Material provided:
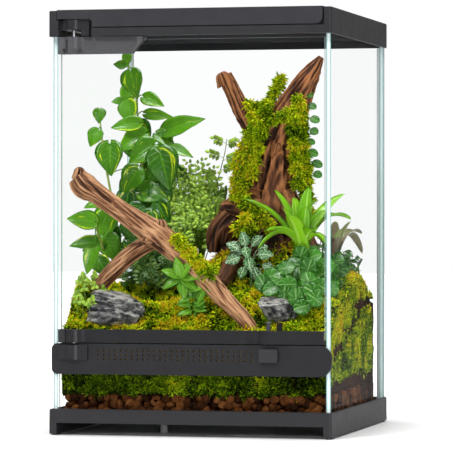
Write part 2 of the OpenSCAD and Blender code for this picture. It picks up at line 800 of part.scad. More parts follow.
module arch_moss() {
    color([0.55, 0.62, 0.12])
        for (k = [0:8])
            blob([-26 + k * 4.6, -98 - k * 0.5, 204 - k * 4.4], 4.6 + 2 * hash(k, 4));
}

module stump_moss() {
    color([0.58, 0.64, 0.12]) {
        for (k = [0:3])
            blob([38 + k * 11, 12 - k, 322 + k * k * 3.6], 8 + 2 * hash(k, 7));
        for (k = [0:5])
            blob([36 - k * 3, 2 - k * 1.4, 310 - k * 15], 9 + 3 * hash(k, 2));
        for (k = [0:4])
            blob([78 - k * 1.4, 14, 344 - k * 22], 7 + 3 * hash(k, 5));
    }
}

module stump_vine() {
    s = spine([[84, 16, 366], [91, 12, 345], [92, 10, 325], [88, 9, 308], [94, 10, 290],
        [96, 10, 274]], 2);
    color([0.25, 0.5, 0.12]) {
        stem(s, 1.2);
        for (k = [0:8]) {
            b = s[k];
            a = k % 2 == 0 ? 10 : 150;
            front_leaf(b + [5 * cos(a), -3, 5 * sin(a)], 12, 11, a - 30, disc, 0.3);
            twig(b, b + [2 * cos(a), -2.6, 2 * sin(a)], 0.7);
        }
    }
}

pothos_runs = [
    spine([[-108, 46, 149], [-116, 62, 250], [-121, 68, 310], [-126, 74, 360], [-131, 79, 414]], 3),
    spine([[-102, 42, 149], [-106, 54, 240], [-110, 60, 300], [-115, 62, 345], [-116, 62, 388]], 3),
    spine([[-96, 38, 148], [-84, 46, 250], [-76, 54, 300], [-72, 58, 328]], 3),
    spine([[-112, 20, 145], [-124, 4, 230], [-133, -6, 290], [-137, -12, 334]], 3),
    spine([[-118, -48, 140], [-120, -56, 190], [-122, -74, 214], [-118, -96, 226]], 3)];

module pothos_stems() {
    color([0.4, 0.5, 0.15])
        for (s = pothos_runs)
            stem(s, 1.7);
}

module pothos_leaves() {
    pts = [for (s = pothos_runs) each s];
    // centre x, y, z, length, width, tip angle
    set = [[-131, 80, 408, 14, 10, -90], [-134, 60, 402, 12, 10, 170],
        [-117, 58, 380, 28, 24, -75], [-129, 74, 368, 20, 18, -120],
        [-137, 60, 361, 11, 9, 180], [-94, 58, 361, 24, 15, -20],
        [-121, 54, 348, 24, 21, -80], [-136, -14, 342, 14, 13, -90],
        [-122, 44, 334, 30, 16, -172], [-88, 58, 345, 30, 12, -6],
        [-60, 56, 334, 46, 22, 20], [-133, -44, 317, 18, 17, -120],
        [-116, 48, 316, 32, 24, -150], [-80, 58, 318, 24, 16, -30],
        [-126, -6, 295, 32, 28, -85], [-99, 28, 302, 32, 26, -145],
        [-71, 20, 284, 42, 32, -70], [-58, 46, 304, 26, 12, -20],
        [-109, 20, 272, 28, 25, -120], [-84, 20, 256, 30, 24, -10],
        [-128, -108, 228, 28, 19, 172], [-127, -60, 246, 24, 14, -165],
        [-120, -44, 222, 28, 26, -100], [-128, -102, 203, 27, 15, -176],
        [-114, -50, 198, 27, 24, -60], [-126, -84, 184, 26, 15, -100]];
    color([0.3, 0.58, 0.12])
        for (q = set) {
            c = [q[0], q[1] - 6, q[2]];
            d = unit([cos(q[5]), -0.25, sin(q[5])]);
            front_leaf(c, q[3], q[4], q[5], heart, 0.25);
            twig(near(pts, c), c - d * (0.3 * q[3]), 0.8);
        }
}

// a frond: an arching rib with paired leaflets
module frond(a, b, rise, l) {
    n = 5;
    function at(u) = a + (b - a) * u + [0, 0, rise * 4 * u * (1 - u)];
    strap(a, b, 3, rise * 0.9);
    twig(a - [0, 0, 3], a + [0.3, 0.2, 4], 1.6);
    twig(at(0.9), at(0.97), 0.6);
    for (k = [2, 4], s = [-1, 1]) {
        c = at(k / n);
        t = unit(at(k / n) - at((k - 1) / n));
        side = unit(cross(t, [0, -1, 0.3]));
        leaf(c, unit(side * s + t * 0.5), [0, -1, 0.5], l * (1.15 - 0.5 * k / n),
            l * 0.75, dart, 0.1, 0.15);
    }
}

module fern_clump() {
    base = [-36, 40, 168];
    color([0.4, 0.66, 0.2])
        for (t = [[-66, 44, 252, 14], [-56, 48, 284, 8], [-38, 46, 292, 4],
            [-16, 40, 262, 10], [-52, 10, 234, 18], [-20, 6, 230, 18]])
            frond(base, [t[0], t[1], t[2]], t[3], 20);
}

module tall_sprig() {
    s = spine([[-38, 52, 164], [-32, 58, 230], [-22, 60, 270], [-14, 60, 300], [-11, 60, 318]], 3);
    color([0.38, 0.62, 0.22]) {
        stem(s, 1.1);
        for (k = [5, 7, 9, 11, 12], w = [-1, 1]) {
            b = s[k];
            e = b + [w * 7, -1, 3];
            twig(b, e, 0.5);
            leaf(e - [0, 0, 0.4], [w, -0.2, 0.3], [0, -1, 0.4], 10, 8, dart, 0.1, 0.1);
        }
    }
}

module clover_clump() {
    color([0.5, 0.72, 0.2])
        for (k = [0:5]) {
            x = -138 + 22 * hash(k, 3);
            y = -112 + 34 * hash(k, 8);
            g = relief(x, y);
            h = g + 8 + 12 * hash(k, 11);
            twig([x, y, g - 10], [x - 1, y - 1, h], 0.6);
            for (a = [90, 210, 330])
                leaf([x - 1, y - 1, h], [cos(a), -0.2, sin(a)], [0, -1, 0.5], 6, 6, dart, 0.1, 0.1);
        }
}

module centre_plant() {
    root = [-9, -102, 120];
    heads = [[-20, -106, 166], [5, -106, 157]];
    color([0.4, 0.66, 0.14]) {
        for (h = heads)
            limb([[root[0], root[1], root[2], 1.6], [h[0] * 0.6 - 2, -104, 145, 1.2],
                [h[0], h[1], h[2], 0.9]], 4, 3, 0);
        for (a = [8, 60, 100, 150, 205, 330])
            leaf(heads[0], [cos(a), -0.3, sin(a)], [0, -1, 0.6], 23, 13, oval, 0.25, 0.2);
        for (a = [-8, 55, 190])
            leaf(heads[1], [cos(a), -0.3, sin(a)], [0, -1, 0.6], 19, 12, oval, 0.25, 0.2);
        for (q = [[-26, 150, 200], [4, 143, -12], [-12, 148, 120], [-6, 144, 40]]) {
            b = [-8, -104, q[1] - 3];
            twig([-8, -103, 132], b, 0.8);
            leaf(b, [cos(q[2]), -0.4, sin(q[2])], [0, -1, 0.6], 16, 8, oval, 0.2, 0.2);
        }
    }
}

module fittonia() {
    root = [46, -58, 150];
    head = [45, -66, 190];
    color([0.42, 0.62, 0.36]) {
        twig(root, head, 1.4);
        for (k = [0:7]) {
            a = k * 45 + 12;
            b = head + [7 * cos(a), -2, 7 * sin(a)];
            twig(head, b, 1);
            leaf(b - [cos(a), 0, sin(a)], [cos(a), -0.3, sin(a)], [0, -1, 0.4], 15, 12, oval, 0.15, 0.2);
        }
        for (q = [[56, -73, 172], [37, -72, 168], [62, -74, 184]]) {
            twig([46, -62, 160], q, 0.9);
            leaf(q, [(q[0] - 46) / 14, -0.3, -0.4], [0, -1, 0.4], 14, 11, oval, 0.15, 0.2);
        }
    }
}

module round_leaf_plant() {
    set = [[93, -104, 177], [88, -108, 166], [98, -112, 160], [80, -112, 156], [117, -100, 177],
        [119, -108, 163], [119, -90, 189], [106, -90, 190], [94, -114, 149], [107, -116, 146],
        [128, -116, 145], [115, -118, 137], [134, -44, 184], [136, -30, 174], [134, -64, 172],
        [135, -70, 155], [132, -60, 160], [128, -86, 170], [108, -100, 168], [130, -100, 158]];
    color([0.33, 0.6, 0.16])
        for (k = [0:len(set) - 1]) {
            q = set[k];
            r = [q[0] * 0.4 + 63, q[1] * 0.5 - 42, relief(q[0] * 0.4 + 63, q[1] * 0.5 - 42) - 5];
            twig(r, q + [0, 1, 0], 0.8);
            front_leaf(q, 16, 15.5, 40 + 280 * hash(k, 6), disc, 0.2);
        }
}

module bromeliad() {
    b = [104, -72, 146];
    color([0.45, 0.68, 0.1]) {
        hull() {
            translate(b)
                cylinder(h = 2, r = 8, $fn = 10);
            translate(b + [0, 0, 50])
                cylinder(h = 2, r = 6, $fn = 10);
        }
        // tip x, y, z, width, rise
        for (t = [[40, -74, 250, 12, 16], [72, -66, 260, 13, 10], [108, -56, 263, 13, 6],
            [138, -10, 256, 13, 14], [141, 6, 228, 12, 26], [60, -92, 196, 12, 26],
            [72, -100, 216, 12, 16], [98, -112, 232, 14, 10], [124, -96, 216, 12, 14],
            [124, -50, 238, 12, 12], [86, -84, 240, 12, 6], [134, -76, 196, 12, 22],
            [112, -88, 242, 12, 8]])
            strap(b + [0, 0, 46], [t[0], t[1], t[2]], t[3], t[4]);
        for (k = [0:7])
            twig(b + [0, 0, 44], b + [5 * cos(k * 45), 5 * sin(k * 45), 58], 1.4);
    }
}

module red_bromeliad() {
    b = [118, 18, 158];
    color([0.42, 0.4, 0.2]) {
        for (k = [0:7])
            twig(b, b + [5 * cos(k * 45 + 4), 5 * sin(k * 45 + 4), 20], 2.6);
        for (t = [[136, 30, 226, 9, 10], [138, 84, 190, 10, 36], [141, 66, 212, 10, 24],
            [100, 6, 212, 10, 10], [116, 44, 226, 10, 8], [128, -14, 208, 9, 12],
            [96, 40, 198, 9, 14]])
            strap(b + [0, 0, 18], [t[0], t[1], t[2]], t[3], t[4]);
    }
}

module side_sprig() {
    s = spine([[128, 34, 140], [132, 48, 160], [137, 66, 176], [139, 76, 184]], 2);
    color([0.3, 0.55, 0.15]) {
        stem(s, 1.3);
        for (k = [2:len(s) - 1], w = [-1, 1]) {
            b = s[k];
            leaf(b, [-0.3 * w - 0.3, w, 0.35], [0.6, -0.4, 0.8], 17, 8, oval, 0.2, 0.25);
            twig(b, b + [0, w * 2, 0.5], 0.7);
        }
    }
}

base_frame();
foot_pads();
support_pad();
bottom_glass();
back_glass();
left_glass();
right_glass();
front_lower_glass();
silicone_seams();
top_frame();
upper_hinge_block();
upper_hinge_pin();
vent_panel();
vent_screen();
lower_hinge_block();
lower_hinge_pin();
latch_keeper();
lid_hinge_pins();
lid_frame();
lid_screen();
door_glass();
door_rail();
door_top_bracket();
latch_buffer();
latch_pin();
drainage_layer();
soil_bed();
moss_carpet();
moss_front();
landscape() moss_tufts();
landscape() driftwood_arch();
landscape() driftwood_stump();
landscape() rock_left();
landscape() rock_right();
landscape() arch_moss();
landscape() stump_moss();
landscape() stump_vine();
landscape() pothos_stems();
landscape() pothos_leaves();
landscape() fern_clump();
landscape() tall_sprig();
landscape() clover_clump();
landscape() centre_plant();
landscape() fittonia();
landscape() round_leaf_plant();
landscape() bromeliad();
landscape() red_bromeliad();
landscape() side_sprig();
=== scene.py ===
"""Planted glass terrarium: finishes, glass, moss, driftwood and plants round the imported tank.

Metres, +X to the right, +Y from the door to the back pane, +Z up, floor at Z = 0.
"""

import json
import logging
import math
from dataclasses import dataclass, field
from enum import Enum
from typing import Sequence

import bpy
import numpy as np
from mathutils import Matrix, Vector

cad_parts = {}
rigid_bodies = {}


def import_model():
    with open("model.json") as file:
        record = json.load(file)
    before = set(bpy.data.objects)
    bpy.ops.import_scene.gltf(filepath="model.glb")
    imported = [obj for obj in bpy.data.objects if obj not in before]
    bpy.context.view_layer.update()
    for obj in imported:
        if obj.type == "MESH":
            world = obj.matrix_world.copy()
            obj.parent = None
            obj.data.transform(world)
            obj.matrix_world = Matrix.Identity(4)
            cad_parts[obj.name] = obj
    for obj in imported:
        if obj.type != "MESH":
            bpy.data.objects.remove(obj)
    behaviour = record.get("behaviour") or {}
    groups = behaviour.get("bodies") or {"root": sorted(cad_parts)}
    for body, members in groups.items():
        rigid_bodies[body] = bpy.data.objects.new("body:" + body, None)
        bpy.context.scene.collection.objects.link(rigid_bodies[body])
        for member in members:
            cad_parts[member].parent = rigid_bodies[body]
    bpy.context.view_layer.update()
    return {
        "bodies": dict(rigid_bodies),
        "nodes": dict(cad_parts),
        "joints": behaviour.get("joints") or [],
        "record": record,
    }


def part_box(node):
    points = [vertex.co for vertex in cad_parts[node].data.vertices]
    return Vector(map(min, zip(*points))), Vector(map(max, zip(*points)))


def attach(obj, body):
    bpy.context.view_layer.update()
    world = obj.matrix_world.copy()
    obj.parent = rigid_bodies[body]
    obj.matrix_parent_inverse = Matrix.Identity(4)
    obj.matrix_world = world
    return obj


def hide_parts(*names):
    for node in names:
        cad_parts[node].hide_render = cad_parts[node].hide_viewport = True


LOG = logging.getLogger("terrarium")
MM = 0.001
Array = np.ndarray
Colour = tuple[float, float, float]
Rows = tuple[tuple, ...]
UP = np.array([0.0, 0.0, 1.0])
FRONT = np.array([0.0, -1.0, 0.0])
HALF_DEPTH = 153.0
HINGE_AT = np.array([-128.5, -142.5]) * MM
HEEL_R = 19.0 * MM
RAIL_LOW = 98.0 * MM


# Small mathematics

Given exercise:
Write down exactly the span of lines above from the one containing "landscape() moss_tufts();" to the one containing "obj.matrix_world = Matrix.Identity(4)", both ends included.

Exercise response:
landscape() moss_tufts();
landscape() driftwood_arch();
landscape() driftwood_stump();
landscape() rock_left();
landscape() rock_right();
landscape() arch_moss();
landscape() stump_moss();
landscape() stump_vine();
landscape() pothos_stems();
landscape() pothos_leaves();
landscape() fern_clump();
landscape() tall_sprig();
landscape() clover_clump();
landscape() centre_plant();
landscape() fittonia();
landscape() round_leaf_plant();
landscape() bromeliad();
landscape() red_bromeliad();
landscape() side_sprig();
=== scene.py ===
"""Planted glass terrarium: finishes, glass, moss, driftwood and plants round the imported tank.

Metres, +X to the right, +Y from the door to the back pane, +Z up, floor at Z = 0.
"""

import json
import logging
import math
from dataclasses import dataclass, field
from enum import Enum
from typing import Sequence

import bpy
import numpy as np
from mathutils import Matrix, Vector

cad_parts = {}
rigid_bodies = {}


def import_model():
    with open("model.json") as file:
        record = json.load(file)
    before = set(bpy.data.objects)
    bpy.ops.import_scene.gltf(filepath="model.glb")
    imported = [obj for obj in bpy.data.objects if obj not in before]
    bpy.context.view_layer.update()
    for obj in imported:
        if obj.type == "MESH":
            world = obj.matrix_world.copy()
            obj.parent = None
            obj.data.transform(world)
            obj.matrix_world = Matrix.Identity(4)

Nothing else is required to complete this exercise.